= Emerentia Krakow =

Swedish defender of Gullberg Fortress (died 1648)

Emerentia Påvelsdotter Krakow née Pauli (died 1648), was a Swedish woman involved in warfare, known as the defender of the Gullberg Fortress against the Danish at Gothenburg during the Swedish-Danish Kalmar War in 1612.

==Life==
Emerentia was married to the commendant of Gullberg Fortress, Mårten Krakow, in 1604 and had six children. In 1612, the fortress was attacked by Denmark during the Kalmar War. After having been wounded, Mårten Krakow left the defence of the fortress to his wife.

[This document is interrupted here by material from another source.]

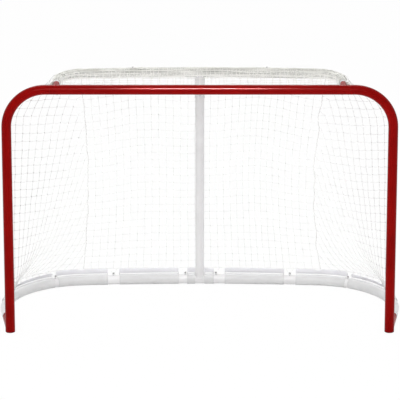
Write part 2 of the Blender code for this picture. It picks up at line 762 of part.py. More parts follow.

At the Danish attack 27 January 1612, she successfully repelled five attacks during a period of six hours : by the help of the soldier's wives, she, among other things, loaded and fired the cannons. By her acts, the Danes were defeated. Her husband was promoted to governor of Vaxholm in 1612, and when he was retired in 1613, it was pointed out, that he was given his pension in recognition of his and his wife’s bravery in their defense of the country.

In September 1612 she defended Vaxholm Fortress, with her husband, during Christian IV's naval expedition to Stockholm.

She became a widow in 1616, and is said to have managed her estates forcefully.

==Legacy==
Her defence of Gullberg was described by her daughter Cecilia (d. 1683) and published in 1760. In Gothenburg, a road is named after her: Emerentias backe, near Skansen Lejonet.